È un aneddoto che Patrizia Cavalli ha raccontato in altre occasioni, eppure il grado di autenticità di questi racconti non è davvero importante; in fondo, per il cinema vale quel che secondo Cavalli valeva per la letteratura.
Quando le chiedevano quanto di autobiografico ci fosse nelle sue poesie, lei rispondeva “tutto e niente. Un fatto deve esistere linguisticamente, e finché non esiste linguisticamente che importa se sia accaduto?”.
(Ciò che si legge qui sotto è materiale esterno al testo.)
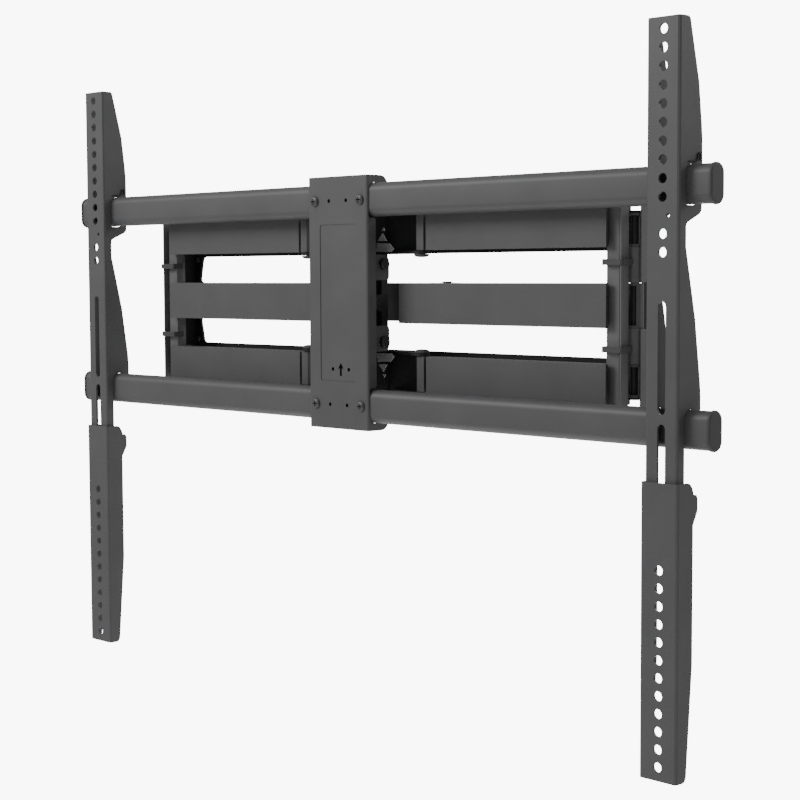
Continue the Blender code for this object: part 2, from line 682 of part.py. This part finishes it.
def tube(level_name, level):
    centre = TUBE_FRONT + TUBE_DEPTH / 2
    z = level * TUBE_Z
    outline = oval(centre, z, TUBE_DEPTH, TUBE_HEIGHT)
    length = TUBE_HALF_LENGTH
    made = part("tube_" + level_name, prism(outline, "x", -length, length), painted, TILT_ORIGIN)
    inner = oval(centre, z, TUBE_DEPTH - 2 * TUBE_WALL, TUBE_HEIGHT - 2 * TUBE_WALL)
    boolean(made, "bore", "DIFFERENCE", [prism(inner, "x", -length - 5.0, length + 5.0)])
    holes = [disc("t", sign * COVER_SCREW_X, z, 2.8, TUBE_FRONT - 4.0, centre, 12) for _, sign in SIDES]
    boolean(made, "screw_holes", "DIFFERENCE", holes)
    smooth(made)
    return made


def loft(rings):
    """Closed mesh through rings of equal point count but unlike size, each a list of (x, t, z)."""
    count = len(rings[0])
    mesh = bpy.data.meshes.new("loft")
    work = bmesh.new()
    loops = [[work.verts.new(point) for point in ring] for ring in rings]
    work.faces.new(loops[0])
    work.faces.new(loops[-1])
    for lower, upper in zip(loops, loops[1:]):
        for i in range(count):
            j = (i + 1) % count
            work.faces.new((lower[i], upper[i], upper[j], lower[j]))
    work.to_mesh(mesh)
    work.free()
    return mesh


def tube_cap(level_name, level, side, sign):
    """Plastic end cap: a plug inside the tube and a slightly proud rounded face."""
    centre = TUBE_FRONT + TUBE_DEPTH / 2
    z = level * TUBE_Z
    plug = oval(centre, z, TUBE_DEPTH - 2 * TUBE_WALL - 2 * GAP, TUBE_HEIGHT - 2 * TUBE_WALL - 2 * GAP)
    start = TUBE_HALF_LENGTH + GAP
    rings = [(plug, start - 14.0), (plug, start)]
    for grow, step in ((CAP_OVERHANG, 0.0), (CAP_OVERHANG, 1.6), (CAP_OVERHANG - 0.45, 2.6),
                       (CAP_OVERHANG - 1.4, CAP_THICKNESS)):
        rings.append((oval(centre, z, TUBE_DEPTH + 2 * grow, TUBE_HEIGHT + 2 * grow), start + step))
    solid = loft([[(sign * x, t, h) for t, h in ring] for ring, x in rings])
    made = part("tube_cap_" + level_name + "_" + side, solid, plastic, TILT_ORIGIN)
    smooth(made)
    return made


# ---------------------------------------------------------------- TV brackets
def bracket_side_outline():
    """Side view (t, z) of a TV bracket: a hooked seat on the upper tube, a flat one on the lower."""
    upper = [(-2.0, BRACKET_TOP), (11.4, BRACKET_TOP), (13.2, 233.9), (14.4, 232.2), (26.3, 183.3),
             (30.4, 148.0), (31.2, 138.0), (31.4, 115.2), (30.6, 114.2)]
    middle = [(9.5, 84.4), (10.8, 83.2), (21.0, 83.0), (25.0, 84.2), (27.6, 87.0), (29.5, 88.0),
              (31.0, 86.0), (31.0, 81.0), (30.4, 78.6), (27.7, 76.0), (12.4, 69.4), (10.6, 68.0),
              (10.0, 66.0), (10.0, 49.0), (23.0, -9.0), (30.4, -62.0), (31.2, -73.0), (31.2, -84.8),
              (30.4, -85.8)]
    low_seat = [(t, z - 2 * TUBE_Z) for t, z in tube_seat(45, 180)]
    return (upper + tube_seat(45, 180) + middle + low_seat
            + [(9.5, BRACKET_BOTTOM), (-2.0, BRACKET_BOTTOM)])


def tv_bracket(side, sign):
    w = BRACKET_HALF_WIDTH
    x = sign * BRACKET_X
    plan = [(-w, 40.0), (-w, 0.0), (w, 0.0), (w, 40.0), (w - SHEET, 40.0), (w - SHEET, SHEET),
            (-w + SHEET, SHEET), (-w + SHEET, 40.0)]
    plan = [(x + a, b) for a, b in rounded(plan, {1: 2.2, 2: 2.2})]
    solid = prism(plan, "z", BRACKET_BOTTOM - 2.0, BRACKET_TOP + 2.0)
    made = part("tv_bracket_" + side, solid, painted, (x, 0.0, 0.0))
    boolean(made, "side_shape", "INTERSECT", [prism(bracket_side_outline(), "x", x - 30.0, x + 30.0)])
    rows = [HOLE_TOP - HOLE_PITCH * k for k in range(HOLE_ROW)] + list(EXTRA_HOLES)
    holes = [disc("t", x, z, HOLE_RADIUS, -4.0, 6.0, 12) for z in rows]
    mark_x, mark_z, mark_r = MARK_HOLE
    holes.append(disc("t", x + mark_x, mark_z, mark_r, -4.0, 6.0, 10))
    for low, high in SLOTS:
        ends = ((x, low + SLOT_HALF_WIDTH), (x, high - SLOT_HALF_WIDTH))
        holes.append(prism(slot(ends, SLOT_HALF_WIDTH), "t", -4.0, 6.0))
    boolean(made, "holes", "DIFFERENCE", holes)
    return made


def extension_side_outline():
    """Side view (t, z) of an extension: a grip step near the top, tapered foot."""
    top = EXTENSION_TOP
    bottom = EXTENSION_BOTTOM
    return [(-6.0, top), (12.4, top), (14.8, top - 0.9), (17.0, top - 3.4), (18.8, top - 7.0),
            (19.6, top - 10.0), (23.4, top - 10.4), (24.9, top - 13.6), (24.9, top - 24.0),
            (18.8, top - 35.2), (18.8, -295.0), (11.5, bottom + 4.6), (9.8, bottom + 1.0),
            (7.4, bottom), (-6.0, bottom)]


def extension(side, sign):
    w = EXTENSION_HALF_WIDTH
    s = EXTENSION_SHEET
    x = sign * BRACKET_X
    front = -GAP - s
    plan = [(-w, 30.0), (-w, front), (w, front), (w, 30.0), (w - s, 30.0), (w - s, front + s),
            (-w + s, front + s), (-w + s, 30.0)]
    plan = [(x + a, b) for a, b in rounded(plan, {1: 2.2, 2: 2.2})]
    solid = prism(plan, "z", EXTENSION_BOTTOM - 2.0, EXTENSION_TOP + 2.0)
    made = part("extension_" + side, solid, painted, (x, 0.0, EXTENSION_TOP))
    boolean(made, "side_shape", "INTERSECT", [prism(extension_side_outline(), "x", x - 30.0, x + 30.0)])
    rows = [EXTENSION_HOLE_TOP - HOLE_PITCH * k for k in range(EXTENSION_HOLES)]
    boolean(made, "holes", "DIFFERENCE", [disc("t", x, z, HOLE_RADIUS, -6.0, 4.0, 12) for z in rows])
    return made


# ---------------------------------------------------------------- assembly
wall_plate()
for side_name, side_sign in SIDES:
    wall_bracket(side_name, side_sign)
    wall_pin(side_name, side_sign)
    rear_arm(side_name, side_sign)
    elbow_pin(side_name, side_sign)
    elbow_post(side_name, side_sign)
    elbow_plate(side_name, side_sign)
    side_plate(side_name, side_sign)
    tv_bracket(side_name, side_sign)
    extension(side_name, side_sign)
    for row_name, row_sign in LEVELS:
        front_bar(row_name, row_sign, side_name, side_sign)
        cable_clip(row_name, row_sign, side_name, side_sign)
        elbow_spacer(row_name, row_sign, side_name, side_sign)
        elbow_guard(row_name, row_sign, side_name, side_sign)
        pivot_screw(row_name, row_sign, side_name, side_sign)
        cover_screw(row_name, row_sign, side_name, side_sign)
        tube_cap(row_name, row_sign, side_name, side_sign)
for row_name, row_sign in LEVELS:
    yoke(row_name, row_sign)
    tilt_lock(row_name, row_sign)
    tube(row_name, row_sign)
yoke_back()
tilt_bolt()
head_cover()
bpy.context.view_layer.update()
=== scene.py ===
"""Looks of the full motion TV wall mount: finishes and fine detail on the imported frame.

The world is the frame's: metres, with the wall on the plane Y = 0.  Fine pieces are described in
millimetres as (x, t, z), where t is the depth behind the face plane of the TV brackets.
"""
import json
import math

import bmesh
import bpy
from mathutils import Matrix, Vector


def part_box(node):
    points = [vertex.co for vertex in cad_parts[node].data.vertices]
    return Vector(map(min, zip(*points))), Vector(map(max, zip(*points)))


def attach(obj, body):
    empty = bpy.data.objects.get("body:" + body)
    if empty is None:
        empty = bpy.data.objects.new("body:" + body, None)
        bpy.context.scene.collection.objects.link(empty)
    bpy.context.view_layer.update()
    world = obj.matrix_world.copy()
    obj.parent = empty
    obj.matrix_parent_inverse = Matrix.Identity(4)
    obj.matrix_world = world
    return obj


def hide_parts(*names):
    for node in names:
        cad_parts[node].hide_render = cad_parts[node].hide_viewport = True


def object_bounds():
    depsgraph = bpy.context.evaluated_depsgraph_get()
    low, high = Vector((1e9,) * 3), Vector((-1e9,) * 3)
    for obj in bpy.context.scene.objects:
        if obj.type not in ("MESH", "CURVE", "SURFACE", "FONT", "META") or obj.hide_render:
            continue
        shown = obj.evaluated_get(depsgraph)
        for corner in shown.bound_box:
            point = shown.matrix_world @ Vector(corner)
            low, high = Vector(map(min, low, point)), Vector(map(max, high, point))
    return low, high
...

Per Patrizia Cavalli, scrivere degli amori falliti, di una strada di Roma, o degli oggetti che costellavano il suo quotidiano, non erano mosse autoreferenziali: la poesia funzionava come una speciale lente di ingrandimento, per capire cosa siamo davvero noi umani, cosa sia questo desiderio che ci anima – “a questo serve il corpo: mi tocchi o non mi tocchi, / mi abbracci o mi allontani. Il resto è per i pazzi”. C’è una scena particolarmente felice verso la metà del film, in cui la poetessa canta da sola, in casa, una delle poesie che aveva musicato insieme alla cantautrice Diana Tejera: “io non sarò mai tiepida / mi brucerò al fuoco degli altri”. Ripete più volte questi due versi, e in quel momento tutto ci sembra giusto: il suo volto anziano, scoperto dai capelli bianchi e radi, su cui risplende quello sguardo sempre vigile; la finestra luminosa e le pareti di libri sfuocate sullo sfondo; più di tutto, quella voce bassa e corposa che gli anni – e tutti quei “fuochi” che li hanno animati – sembrano aver lasciato intoccata.
È chiaro che una figura così interessante, così padrona del proprio racconto, riesce a compensare un film statico e non particolarmente inventivo sul piano dell’immagine – non a caso, Benini e Pacifico appartengono più al territorio della letteratura che a quello del cinema. Le mie poesie non cambieranno il mondo non ci resta impresso per essere un film sperimentale, ma per aver fatto qualcosa a cui Rai Cinema sembrava aver rinunciato da tempo, e cioè una sapiente opera di divulgazione, fruibile da chiunque. Più di tutto, a restarci impresso è l’eloquio pressoché perfetto di Cavalli, il suo procedere limpido e mai banale, dove ogni frase è sempre accuratamente misurata. Uscendo dalla sala, torniamo al mondo affollato di voci con la consapevolezza che un poeta sia forse questo: qualcuno che ha avuto cura di ogni singola parola, e che anzi ha vissuto per le proprie parole. Niente di più, ma assolutamente niente di meno.